_Data provided_
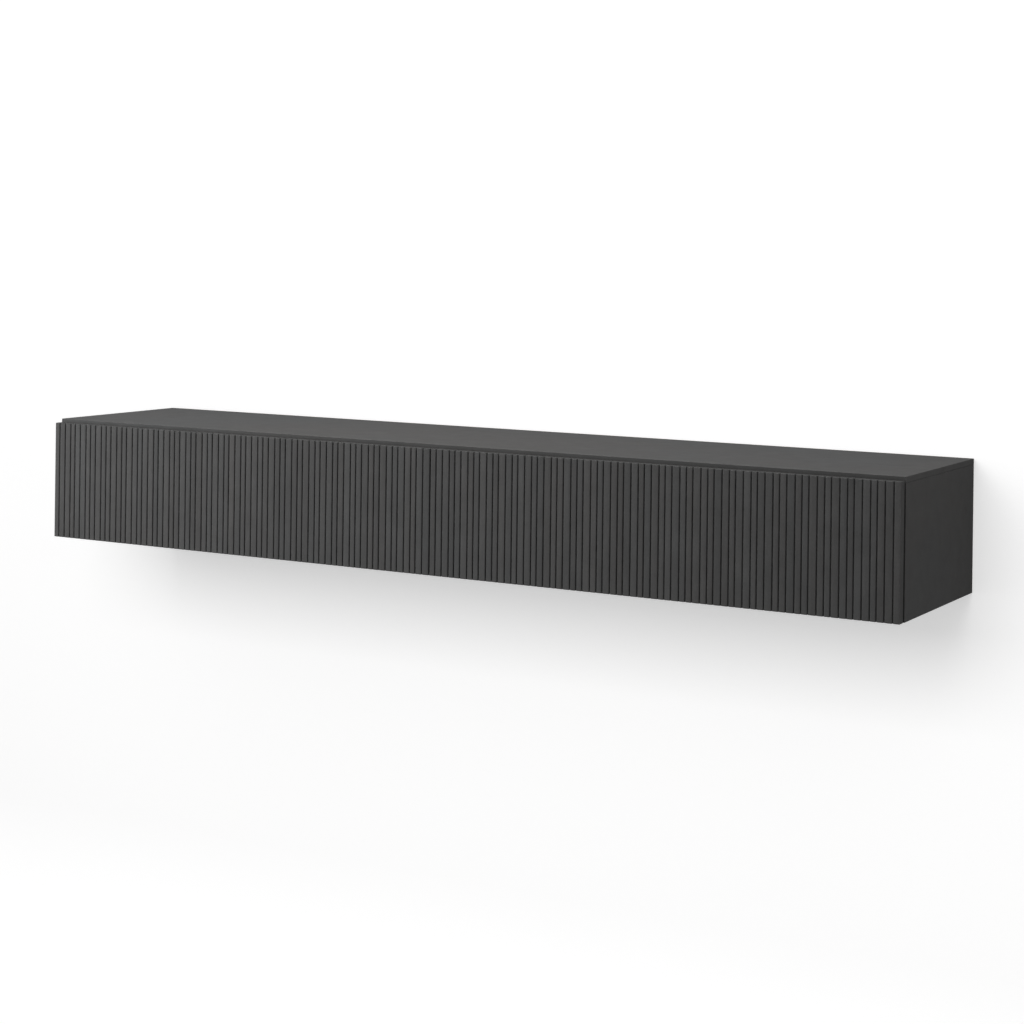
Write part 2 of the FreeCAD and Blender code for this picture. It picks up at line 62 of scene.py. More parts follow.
# Construction sizes in millimetres: X from mid width, Y = 0 on the wall and
# -Y to the room, Z from the carcass underside.
WIDTH, DEPTH, HEIGHT = 2000.0, 397.0, 265.0
BOARD, TOP_T = 16.0, 12.0
HALF, IN_X = WIDTH / 2, WIDTH / 2 - BOARD
FRONT = -DEPTH
GAP, FLAP_T, FLAP_H = 4.0, 19.0, 257.0
FLAP_INSET, SEAM = 2.0, 3.0
FLAP_BACK = FRONT - GAP
FLAP_FRONT = FLAP_BACK - FLAP_T
UNDER_TOP = HEIGHT - TOP_T
BACK_Y0, BACK_Y1 = -26.0, -21.0
RIBS_LEFT, RIBS_RIGHT = 67, 68
RIB_PITCH, RIB_SWING, RIB_CYCLE, RIB_PHASE = 14.8, 2.0, 5.0 / 16.0, -170.0
GROOVE_W, GROOVE_WB, GROOVE_D = 2.6, 2.2, 4.0


def P(x, y, z):
    """Construction millimetres to the frame's metres."""
    return Vector((x * MM, y * MM, (z - WALL_Z) * MM))


# ------------------------------------------------------------------ camera
cam_data = bpy.data.cameras.new("camera")
cam = bpy.data.objects.new("camera", cam_data)
scene.collection.objects.link(cam)
scene.camera = cam
cam_data.sensor_width = 36.0
cam_data.sensor_fit = "HORIZONTAL"
cam_data.lens = 36.0 * 2135.5 / 1024.0
cam_data.shift_y = -(512.0 - 240.4) / 1024.0
cam_data.clip_start, cam_data.clip_end = 0.05, 60.0
cam.location = (2.290, -4.109, 0.473)
level = Matrix.Rotation(math.radians(29.708), 4, "Z") @ Matrix.Rotation(math.radians(90.0), 4, "X")
cam.rotation_euler = (level @ Matrix.Rotation(math.radians(0.74), 4, "Z")).to_euler()


# ------------------------------------------------------------ mesh helpers
def new_mesh(bm, name):
    me = bpy.data.meshes.new(name)
    bm.normal_update()
    bm.to_mesh(me)
    bm.free()
    return me


def cad_shape(node):
    """A welded copy of a CAD node's mesh, free of its own normals."""
    bm = bmesh.new()
    bm.from_mesh(NODES[node].data)
    bmesh.ops.remove_doubles(bm, verts=bm.verts, dist=2e-6)
    me = new_mesh(bm, node + "_shape")
    for a in ("custom_normal", "sharp_face", "sharp_edge"):
        if a in me.attributes:
            me.attributes.remove(me.attributes[a])
    me.materials.clear()
    return me


def boolean(a, b, how):
    """Mesh a with mesh b taken off it, or kept only where both are."""
    oa, ob = bpy.data.objects.new("bool_a", a), bpy.data.objects.new("bool_b", b)
    for o in (oa, ob):
        scene.collection.objects.link(o)
    m = oa.modifiers.new("cut", "BOOLEAN")
    m.operation, m.solver, m.object = how, "MANIFOLD", ob
    dg = bpy.context.evaluated_depsgraph_get()
    out = bpy.data.meshes.new_from_object(oa.evaluated_get(dg), depsgraph=dg)
    for o in (oa, ob):
        bpy.data.objects.remove(o)
    return out


def rounded_prism(axis, lo, hi, radii, steps=4, spare=0.002):
    """A bar along one axis whose section is the box's, with each corner rounded.
    radii follow the corners (low, low), (high, low), (high, high), (low, high)
    of the two other axes in the order Y Z, X Z or X Y."""
    u, v = [i for i in range(3) if i != axis]
    c = [(lo[u] - spare, lo[v] - spare), (hi[u] + spare, lo[v] - spare),
         (hi[u] + spare, hi[v] + spare), (lo[u] - spare, hi[v] + spare)]
    sign = [(1, 1), (-1, 1), (-1, -1), (1, -1)]
    start = [180.0, 270.0, 0.0, 90.0]
    section = []
    for (pu, pv), (su, sv), a0, r in zip(c, sign, start, radii):
        if r <= 0:
            section.append((pu, pv))
            continue
        r += spare
        for k in range(steps + 1):
            a = math.radians(a0 + 90.0 * k / steps)
            section.append((pu + su * r + r * math.cos(a), pv + sv * r + r * math.sin(a)))
    bm = bmesh.new()
    rings = []
    for w in (lo[axis] - 5.0, hi[axis] + 5.0):
        ring = []
        for pu, pv in section:
            p = [0.0, 0.0, 0.0]
            p[axis], p[u], p[v] = w, pu, pv
            ring.append(bm.verts.new(P(*p)))
        rings.append(ring)
    n = len(section)
    for k in range(n):
        bm.faces.new((rings[0][k], rings[0][(k + 1) % n], rings[1][(k + 1) % n], rings[1][k]))
    bm.faces.new(rings[0])
    bm.faces.new(rings[1])
    bmesh.ops.recalc_face_normals(bm, faces=bm.faces)
    return new_mesh(bm, "prism")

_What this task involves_
Copy the lines from the start of the data verbatim, stopping after the line containing "GROOVE_W, GROOVE_WB, GROOVE_D = 2.6, 2.2, 4.0".

_Full solution_
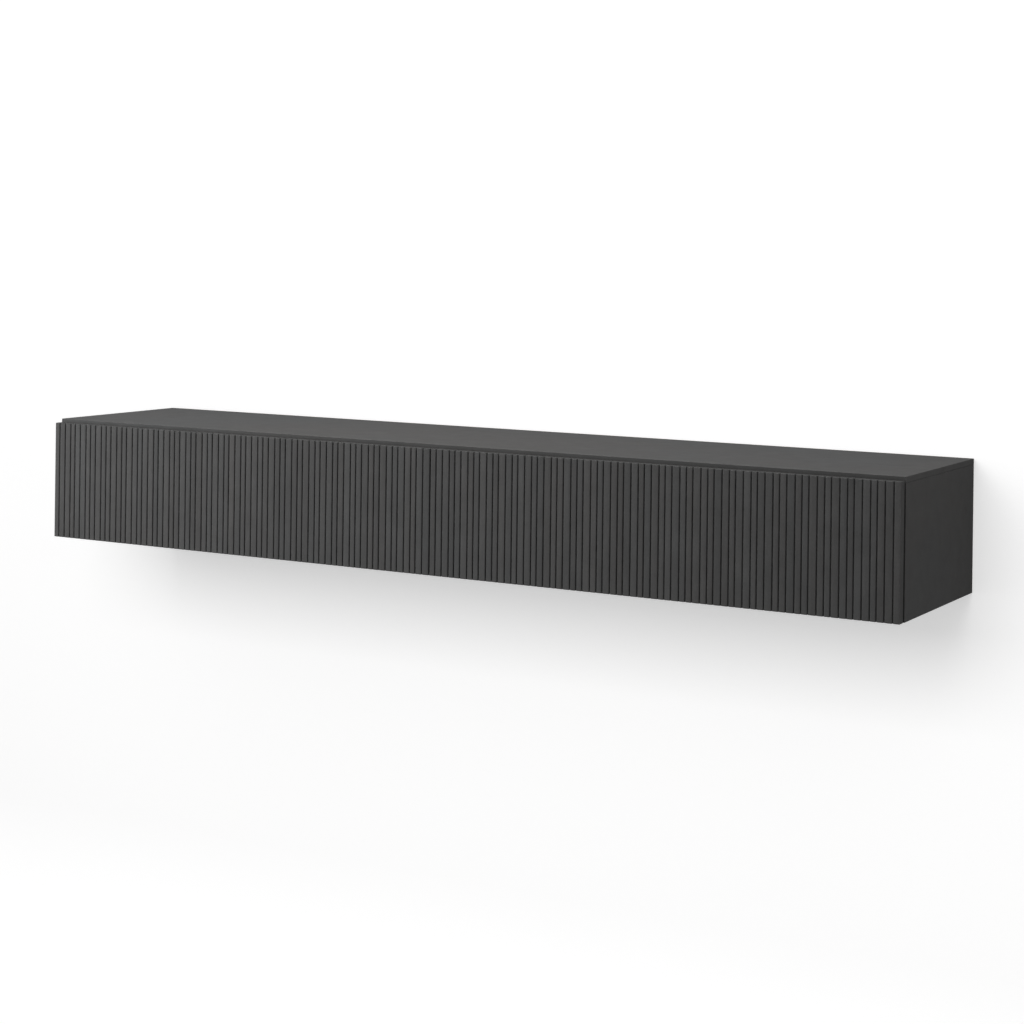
Write part 2 of the FreeCAD and Blender code for this picture. It picks up at line 62 of scene.py. More parts follow.
# Construction sizes in millimetres: X from mid width, Y = 0 on the wall and
# -Y to the room, Z from the carcass underside.
WIDTH, DEPTH, HEIGHT = 2000.0, 397.0, 265.0
BOARD, TOP_T = 16.0, 12.0
HALF, IN_X = WIDTH / 2, WIDTH / 2 - BOARD
FRONT = -DEPTH
GAP, FLAP_T, FLAP_H = 4.0, 19.0, 257.0
FLAP_INSET, SEAM = 2.0, 3.0
FLAP_BACK = FRONT - GAP
FLAP_FRONT = FLAP_BACK - FLAP_T
UNDER_TOP = HEIGHT - TOP_T
BACK_Y0, BACK_Y1 = -26.0, -21.0
RIBS_LEFT, RIBS_RIGHT = 67, 68
RIB_PITCH, RIB_SWING, RIB_CYCLE, RIB_PHASE = 14.8, 2.0, 5.0 / 16.0, -170.0
GROOVE_W, GROOVE_WB, GROOVE_D = 2.6, 2.2, 4.0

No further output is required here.